Samoa international rugby union player

Ioakimo "Lucky" Mulipola (born 28 May 1983) is a Samoan rugby union player. He is a winger who plays his rugby in New Zealand. Mulipola made his provincial debut in 2003 for Nelson Bays, and his international debut for Samoa in 2009.

==Education==
Mulipola attended Nelson College in 2002, and was the school's senior athletics champion that year.

==Career==

===Nelson Bays===
In 2003 Mulipola was introduced to NPC level rugby when he debuted for Nelson Bays against Manawatu. In three seasons playing for the union, he scored 97 points.

===Tasman===
Following the amalgamation of the Nelson Bays and Marlborough rugby unions in 2006, Mulipola played for the newly formed Tasman Makos in the Air New Zealand Cup. In nine appearances in 2006, he scored two tries.
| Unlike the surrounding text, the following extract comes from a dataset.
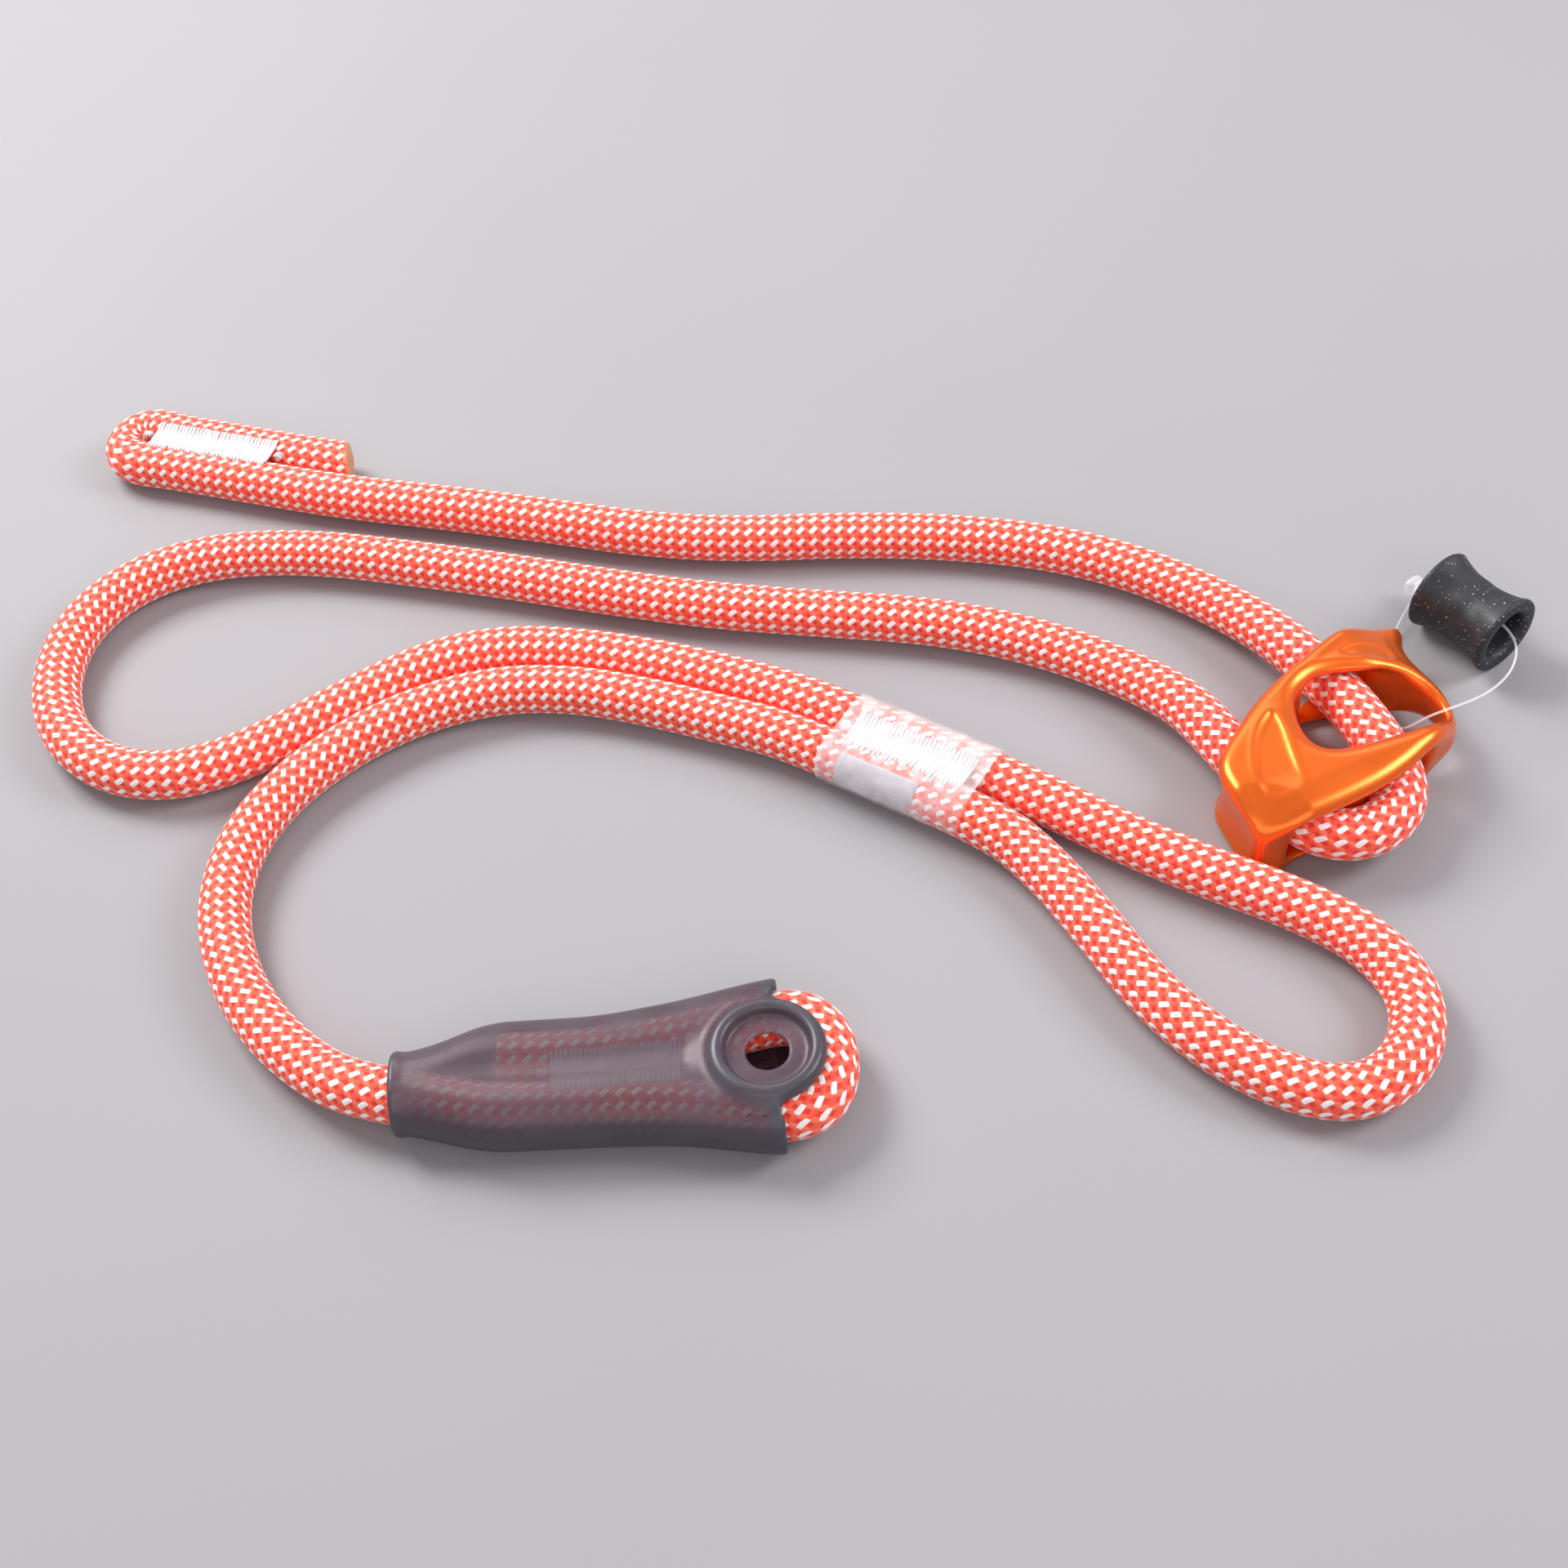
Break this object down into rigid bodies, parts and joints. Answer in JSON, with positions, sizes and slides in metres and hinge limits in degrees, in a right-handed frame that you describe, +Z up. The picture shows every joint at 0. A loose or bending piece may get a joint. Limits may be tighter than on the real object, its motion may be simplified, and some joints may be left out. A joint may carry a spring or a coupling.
{
  "type": "adjustable climbing lanyard",
  "caption": "Adjustable double climbing lanyard: red rope with a sewn harness eye, a fixed arm in a grip sleeve, and an arm that a forged adjuster shortens.",
  "frame": {"origin": "middle of the box that encloses the laid-out lanyard, on the surface that it lies on", "axes": "+X from the stopper end towards the adjuster, +Z up off the surface, the lanyard lies in the XY plane"},
  "size_m": [0.341, 0.2338, 0.019],
  "materials": {
    "rope_sheath": "braided polyamide sheath, coral red with white tracer yarns",
    "rope_core": "twisted white strands",
    "melted_end": "heat-sealed rope end",
    "thread": "white bar-tack thread",
    "clear_shrink": "clear gloss shrink tube",
    "label_slip": "blank white slip",
    "smoke_sleeve": "translucent smoky grey moulding",
    "orange_anodised": "orange anodised forging, satin gloss",
    "black_rubber": "charcoal black moulded rubber",
    "clear_nylon": "clear nylon line"
  },
  "bodies": {
    "lanyard": {"fixed_eye_sheath": "rope_sheath", "fixed_eye_core": "rope_core", "fixed_eye_return_sheath": "rope_sheath", "fixed_eye_return_core": "rope_core", "fixed_arm_sheath": "rope_sheath", "fixed_arm_core": "rope_core", "harness_eye_sheath": "rope_sheath", "harness_eye_core": "rope_core", "adjustable_arm_sheath": "rope_sheath", "adjustable_arm_core": "rope_core", "arm_lead_sheath": "rope_sheath", "arm_lead_core": "rope_core", "fixed_eye_end_seal": "melted_end", "fixed_eye_stitching": "thread", "harness_stitching": "thread", "shrink_sleeve": "clear_shrink", "id_label": "label_slip"},
    "grip": {"grip_sleeve": "smoke_sleeve"},
    "bight": {"adjuster_bight_sheath": "rope_sheath", "adjuster_bight_core": "rope_core"},
    "adjuster": {"adjuster_body": "orange_anodised"},
    "tail": {"tail_sheath": "rope_sheath", "tail_core": "rope_core", "stopper_sheath": "rope_sheath", "stopper_core": "rope_core", "tail_end_seal": "melted_end", "tail_stitching": "thread"},
    "tag": {"tag_loop": "clear_nylon", "tag_lock": "clear_nylon"},
    "retainer": {"connector_retainer": "black_rubber"}
  },
  "joints": [
    {"name": "grip_slide", "type": "slide", "parent": "lanyard", "child": "grip", "axis": [-1, 0, 0], "range_m": [0, 0.004], "deforming": ["fixed_arm_sheath", "fixed_arm_core"]},
    {"name": "adjuster_slide", "type": "slide", "parent": "lanyard", "child": "bight", "axis": [-0.3665, 0.9304, 0], "range_m": [0, 0.018], "deforming": ["arm_lead_sheath", "arm_lead_core"]},
    {"name": "adjuster_tilt", "type": "hinge", "parent": "bight", "child": "adjuster", "pos_m": [0.11656, -0.04038, 0.0092], "axis": [0, 0, 1], "range_deg": [-3, 3]},
    {"name": "tail_feed", "type": "slide", "parent": "bight", "child": "tail", "axis": [-0.3665, 0.9304, 0], "range_m": [0, 0.018]},
    {"name": "tag_swing", "type": "hinge", "parent": "adjuster", "child": "tag", "pos_m": [0.138, -0.01, 0.0095], "axis": [0, 0, 1], "range_deg": [-20, 8], "deforming": ["tag_loop"]},
    {"name": "retainer_spin", "type": "hinge", "parent": "tag", "child": "retainer", "pos_m": [0.157, 0.006, 0.0095], "axis": [0.5621, -0.8271, 0], "continuous": true}
  ],
  "couplings": [
    {"joint": "tail_feed", "follows": "adjuster_slide", "ratio": 1}
  ]
}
Mulipola returned to the Makos, on loan from Otago, in September 2009.

===Highlanders===
Mulipola played for the Highlanders franchise from 2007 to 2009.

In his debut season for the Highlanders, as a draft player, Mulipola scored two tries. His best performance for the side was against the Waikato Chiefs in Queenstown when he stood up Roy Kinikinilau and then outpaced him to the corner, then minutes later he outjumped the former Highlander and sent Anton Oliver in for a five-pointer.

In 2008, Mulipola broke his arm in the first match of the Super 14 season against the Queensland Reds, and was ruled out of the remainder of the competition.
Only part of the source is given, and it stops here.